WHAT IS ASKED - Among these lines, how many include "this"? Answer only with the number.

AVAILABLE DATA -

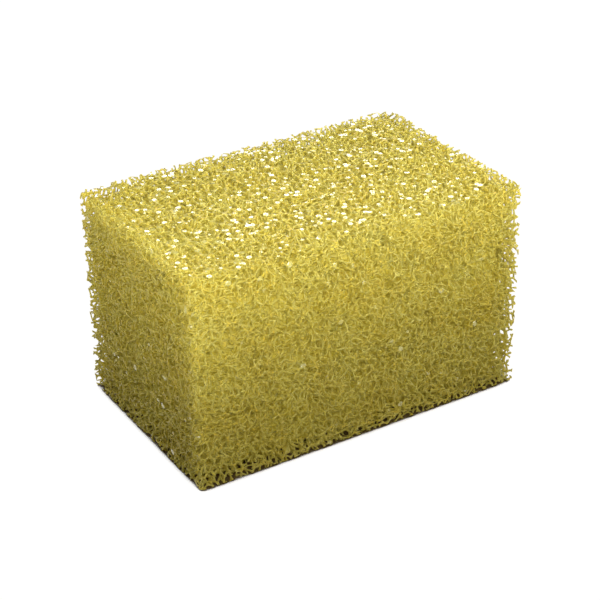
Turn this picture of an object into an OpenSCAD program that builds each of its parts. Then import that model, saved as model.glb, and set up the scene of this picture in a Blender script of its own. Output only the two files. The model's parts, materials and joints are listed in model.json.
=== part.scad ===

==

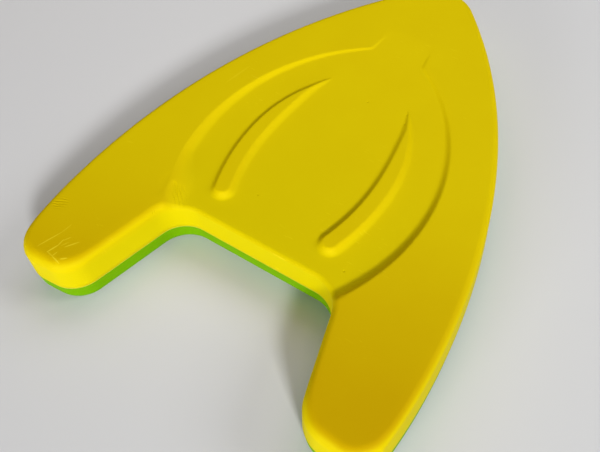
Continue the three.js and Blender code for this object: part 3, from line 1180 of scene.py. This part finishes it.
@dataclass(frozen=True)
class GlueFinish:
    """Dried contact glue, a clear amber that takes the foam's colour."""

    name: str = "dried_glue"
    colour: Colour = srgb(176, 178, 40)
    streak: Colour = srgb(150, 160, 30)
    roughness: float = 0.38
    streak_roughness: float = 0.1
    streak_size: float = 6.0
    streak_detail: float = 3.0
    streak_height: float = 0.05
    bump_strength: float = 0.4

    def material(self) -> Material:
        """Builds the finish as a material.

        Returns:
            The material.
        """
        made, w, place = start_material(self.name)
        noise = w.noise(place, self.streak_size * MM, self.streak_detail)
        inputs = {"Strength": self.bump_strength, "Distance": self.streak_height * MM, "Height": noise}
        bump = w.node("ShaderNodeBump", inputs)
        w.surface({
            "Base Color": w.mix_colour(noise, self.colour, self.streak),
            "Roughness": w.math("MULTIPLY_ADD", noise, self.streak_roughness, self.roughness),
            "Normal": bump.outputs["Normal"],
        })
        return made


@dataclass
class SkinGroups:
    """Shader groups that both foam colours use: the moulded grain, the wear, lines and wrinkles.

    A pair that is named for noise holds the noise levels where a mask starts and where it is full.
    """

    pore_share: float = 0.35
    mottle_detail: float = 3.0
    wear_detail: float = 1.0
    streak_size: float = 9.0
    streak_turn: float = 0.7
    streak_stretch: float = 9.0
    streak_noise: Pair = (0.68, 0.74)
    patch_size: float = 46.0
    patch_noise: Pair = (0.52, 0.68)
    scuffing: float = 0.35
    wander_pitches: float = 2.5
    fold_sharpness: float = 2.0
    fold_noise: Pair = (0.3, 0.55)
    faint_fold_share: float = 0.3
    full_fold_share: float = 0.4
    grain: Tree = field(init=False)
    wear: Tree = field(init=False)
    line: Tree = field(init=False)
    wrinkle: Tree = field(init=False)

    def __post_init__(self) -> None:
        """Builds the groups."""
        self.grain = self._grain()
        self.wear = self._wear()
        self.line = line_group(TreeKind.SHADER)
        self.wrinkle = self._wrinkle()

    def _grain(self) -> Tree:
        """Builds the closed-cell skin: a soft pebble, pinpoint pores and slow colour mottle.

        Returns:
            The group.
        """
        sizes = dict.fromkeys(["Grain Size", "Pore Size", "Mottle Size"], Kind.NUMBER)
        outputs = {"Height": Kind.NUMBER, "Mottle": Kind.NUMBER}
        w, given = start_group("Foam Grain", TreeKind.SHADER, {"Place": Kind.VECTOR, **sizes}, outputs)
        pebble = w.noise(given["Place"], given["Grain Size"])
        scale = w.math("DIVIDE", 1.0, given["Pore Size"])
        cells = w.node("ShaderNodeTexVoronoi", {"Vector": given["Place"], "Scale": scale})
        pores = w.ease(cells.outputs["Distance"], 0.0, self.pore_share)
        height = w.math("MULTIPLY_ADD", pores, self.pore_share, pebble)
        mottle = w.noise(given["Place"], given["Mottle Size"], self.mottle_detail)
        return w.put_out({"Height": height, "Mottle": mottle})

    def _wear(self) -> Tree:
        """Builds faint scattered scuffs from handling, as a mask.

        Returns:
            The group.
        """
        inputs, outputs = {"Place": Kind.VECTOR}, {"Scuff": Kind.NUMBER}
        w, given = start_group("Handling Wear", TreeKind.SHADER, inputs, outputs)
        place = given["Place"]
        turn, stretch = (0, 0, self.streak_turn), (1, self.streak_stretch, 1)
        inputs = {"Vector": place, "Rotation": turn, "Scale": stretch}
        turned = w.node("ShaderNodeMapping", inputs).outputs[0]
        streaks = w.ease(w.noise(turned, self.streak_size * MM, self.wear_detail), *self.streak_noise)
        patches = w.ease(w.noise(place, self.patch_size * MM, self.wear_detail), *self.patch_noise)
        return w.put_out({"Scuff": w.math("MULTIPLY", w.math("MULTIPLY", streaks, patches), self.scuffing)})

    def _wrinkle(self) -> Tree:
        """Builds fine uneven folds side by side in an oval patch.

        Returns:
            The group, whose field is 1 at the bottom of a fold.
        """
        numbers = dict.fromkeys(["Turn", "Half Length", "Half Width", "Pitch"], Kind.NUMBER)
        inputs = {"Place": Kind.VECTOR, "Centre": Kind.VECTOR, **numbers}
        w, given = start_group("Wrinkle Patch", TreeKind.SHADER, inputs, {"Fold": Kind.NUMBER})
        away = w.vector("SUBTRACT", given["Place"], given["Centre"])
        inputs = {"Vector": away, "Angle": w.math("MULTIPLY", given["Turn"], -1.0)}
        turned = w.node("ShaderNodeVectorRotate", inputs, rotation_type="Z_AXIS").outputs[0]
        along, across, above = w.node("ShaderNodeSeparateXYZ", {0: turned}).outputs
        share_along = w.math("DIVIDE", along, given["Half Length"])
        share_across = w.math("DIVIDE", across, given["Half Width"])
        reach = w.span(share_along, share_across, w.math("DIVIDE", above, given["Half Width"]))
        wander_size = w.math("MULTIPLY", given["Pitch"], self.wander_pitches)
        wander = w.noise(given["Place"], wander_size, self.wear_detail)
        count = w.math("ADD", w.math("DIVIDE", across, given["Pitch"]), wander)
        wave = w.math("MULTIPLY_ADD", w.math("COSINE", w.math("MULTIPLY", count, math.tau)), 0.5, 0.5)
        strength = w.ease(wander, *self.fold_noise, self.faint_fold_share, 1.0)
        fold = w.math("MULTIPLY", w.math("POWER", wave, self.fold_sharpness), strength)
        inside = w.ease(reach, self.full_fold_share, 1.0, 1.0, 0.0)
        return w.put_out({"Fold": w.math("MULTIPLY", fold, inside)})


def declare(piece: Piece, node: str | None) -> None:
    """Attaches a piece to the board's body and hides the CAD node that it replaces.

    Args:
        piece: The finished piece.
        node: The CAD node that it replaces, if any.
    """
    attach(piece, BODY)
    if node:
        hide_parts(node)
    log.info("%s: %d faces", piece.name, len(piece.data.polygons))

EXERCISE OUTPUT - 2